SHORT PROBLEM. Set down exactly the first line of the entries and every line after it, through the line with "a Color Ramp node.".

DATA SHOWN.
====

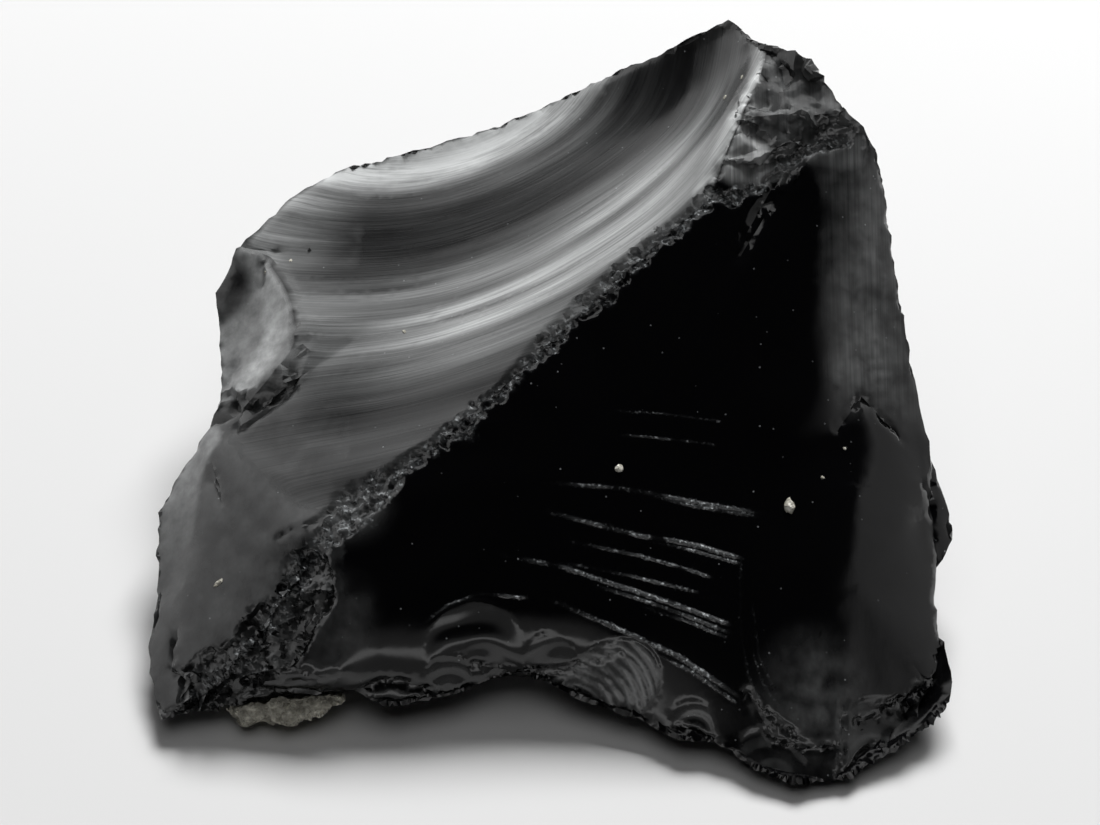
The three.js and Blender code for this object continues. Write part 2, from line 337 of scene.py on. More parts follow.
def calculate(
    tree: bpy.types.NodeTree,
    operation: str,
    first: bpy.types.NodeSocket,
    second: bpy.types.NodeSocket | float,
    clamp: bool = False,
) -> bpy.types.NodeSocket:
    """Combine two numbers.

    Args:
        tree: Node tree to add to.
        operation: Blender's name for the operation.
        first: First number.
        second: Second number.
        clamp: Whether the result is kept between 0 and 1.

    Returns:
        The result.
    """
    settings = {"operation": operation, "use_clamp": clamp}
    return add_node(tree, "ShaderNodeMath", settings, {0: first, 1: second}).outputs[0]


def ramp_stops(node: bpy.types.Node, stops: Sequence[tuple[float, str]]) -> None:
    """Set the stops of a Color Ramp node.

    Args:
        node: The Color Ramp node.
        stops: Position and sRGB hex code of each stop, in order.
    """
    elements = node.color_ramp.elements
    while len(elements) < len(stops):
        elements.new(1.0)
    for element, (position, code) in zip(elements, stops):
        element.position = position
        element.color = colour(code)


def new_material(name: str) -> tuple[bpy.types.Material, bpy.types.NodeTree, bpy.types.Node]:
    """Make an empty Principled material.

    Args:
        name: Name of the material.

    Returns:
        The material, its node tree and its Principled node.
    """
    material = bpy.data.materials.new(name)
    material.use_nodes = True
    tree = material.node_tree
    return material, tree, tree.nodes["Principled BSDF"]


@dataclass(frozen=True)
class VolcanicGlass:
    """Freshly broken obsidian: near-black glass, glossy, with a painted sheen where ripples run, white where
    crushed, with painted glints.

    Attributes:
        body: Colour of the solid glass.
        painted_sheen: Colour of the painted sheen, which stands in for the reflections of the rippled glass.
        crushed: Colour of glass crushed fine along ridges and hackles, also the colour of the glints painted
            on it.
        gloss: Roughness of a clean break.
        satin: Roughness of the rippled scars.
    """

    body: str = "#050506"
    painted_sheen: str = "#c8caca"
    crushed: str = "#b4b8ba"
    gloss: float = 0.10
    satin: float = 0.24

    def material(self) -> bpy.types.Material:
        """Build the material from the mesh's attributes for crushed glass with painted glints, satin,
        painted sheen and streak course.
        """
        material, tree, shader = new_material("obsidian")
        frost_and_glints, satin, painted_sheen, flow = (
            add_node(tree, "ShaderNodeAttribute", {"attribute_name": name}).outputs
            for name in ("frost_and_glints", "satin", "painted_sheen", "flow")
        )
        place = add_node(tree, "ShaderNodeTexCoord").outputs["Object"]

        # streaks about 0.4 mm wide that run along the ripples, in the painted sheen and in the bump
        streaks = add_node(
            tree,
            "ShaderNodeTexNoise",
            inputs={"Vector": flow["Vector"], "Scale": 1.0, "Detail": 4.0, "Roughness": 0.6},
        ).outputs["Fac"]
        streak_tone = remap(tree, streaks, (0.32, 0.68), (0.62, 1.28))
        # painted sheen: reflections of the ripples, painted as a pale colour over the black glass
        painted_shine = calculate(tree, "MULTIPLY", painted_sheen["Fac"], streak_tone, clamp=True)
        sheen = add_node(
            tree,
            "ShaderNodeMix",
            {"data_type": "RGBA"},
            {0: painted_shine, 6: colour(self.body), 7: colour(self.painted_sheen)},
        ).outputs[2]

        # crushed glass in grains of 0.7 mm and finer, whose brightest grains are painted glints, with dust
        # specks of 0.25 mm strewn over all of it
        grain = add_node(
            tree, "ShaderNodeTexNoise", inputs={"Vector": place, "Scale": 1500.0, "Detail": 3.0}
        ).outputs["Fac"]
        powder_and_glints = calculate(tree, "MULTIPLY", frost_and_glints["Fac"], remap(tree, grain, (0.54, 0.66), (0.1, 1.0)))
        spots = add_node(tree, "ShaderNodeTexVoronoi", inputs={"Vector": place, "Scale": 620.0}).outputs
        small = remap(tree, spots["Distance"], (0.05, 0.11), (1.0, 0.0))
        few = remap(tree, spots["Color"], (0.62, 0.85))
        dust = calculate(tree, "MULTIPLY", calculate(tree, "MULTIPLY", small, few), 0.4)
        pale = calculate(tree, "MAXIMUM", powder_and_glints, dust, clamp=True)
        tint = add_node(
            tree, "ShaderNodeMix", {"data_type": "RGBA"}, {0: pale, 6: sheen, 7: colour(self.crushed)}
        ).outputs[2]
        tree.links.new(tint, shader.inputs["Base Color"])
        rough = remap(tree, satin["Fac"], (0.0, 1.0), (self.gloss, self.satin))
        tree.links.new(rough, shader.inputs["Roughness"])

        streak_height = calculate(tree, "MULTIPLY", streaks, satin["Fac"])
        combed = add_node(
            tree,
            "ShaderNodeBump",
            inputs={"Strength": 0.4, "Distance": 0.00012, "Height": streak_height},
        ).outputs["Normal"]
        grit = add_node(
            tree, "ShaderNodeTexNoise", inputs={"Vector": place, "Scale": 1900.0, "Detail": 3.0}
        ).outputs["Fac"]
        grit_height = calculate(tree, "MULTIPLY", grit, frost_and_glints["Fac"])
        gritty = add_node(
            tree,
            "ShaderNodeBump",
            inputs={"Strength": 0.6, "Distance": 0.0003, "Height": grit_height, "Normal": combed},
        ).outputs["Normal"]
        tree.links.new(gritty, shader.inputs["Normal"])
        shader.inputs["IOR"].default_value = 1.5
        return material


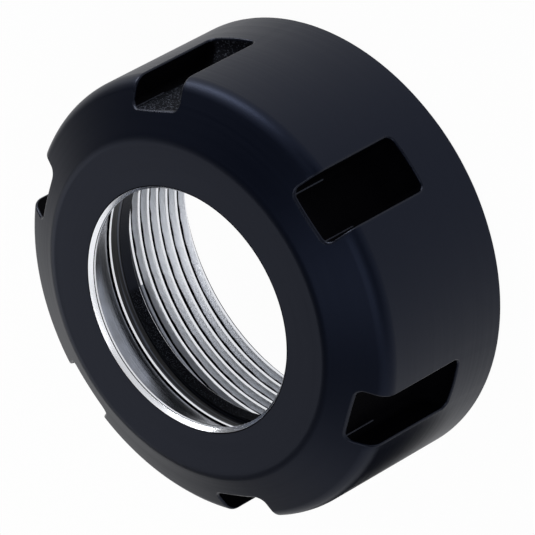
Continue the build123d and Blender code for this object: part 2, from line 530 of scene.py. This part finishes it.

====

FINISHED ANSWER.
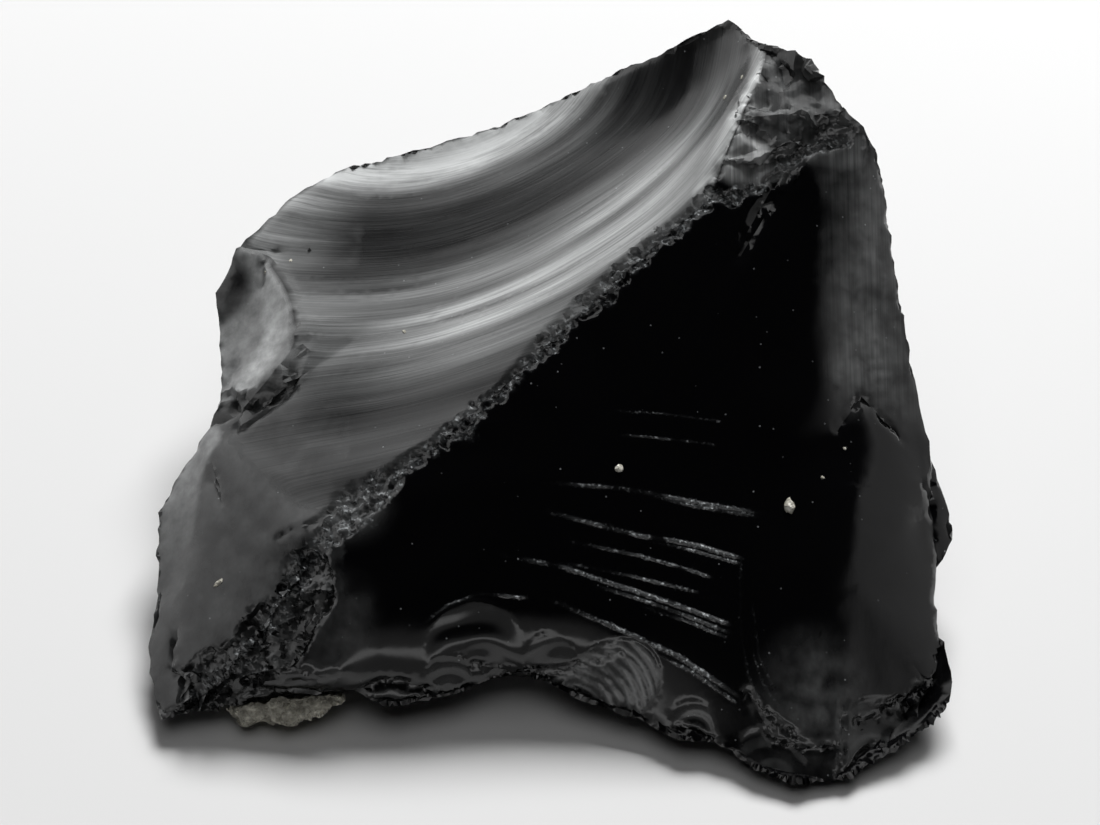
The three.js and Blender code for this object continues. Write part 2, from line 337 of scene.py on. More parts follow.
def calculate(
    tree: bpy.types.NodeTree,
    operation: str,
    first: bpy.types.NodeSocket,
    second: bpy.types.NodeSocket | float,
    clamp: bool = False,
) -> bpy.types.NodeSocket:
    """Combine two numbers.

    Args:
        tree: Node tree to add to.
        operation: Blender's name for the operation.
        first: First number.
        second: Second number.
        clamp: Whether the result is kept between 0 and 1.

    Returns:
        The result.
    """
    settings = {"operation": operation, "use_clamp": clamp}
    return add_node(tree, "ShaderNodeMath", settings, {0: first, 1: second}).outputs[0]


def ramp_stops(node: bpy.types.Node, stops: Sequence[tuple[float, str]]) -> None:
    """Set the stops of a Color Ramp node.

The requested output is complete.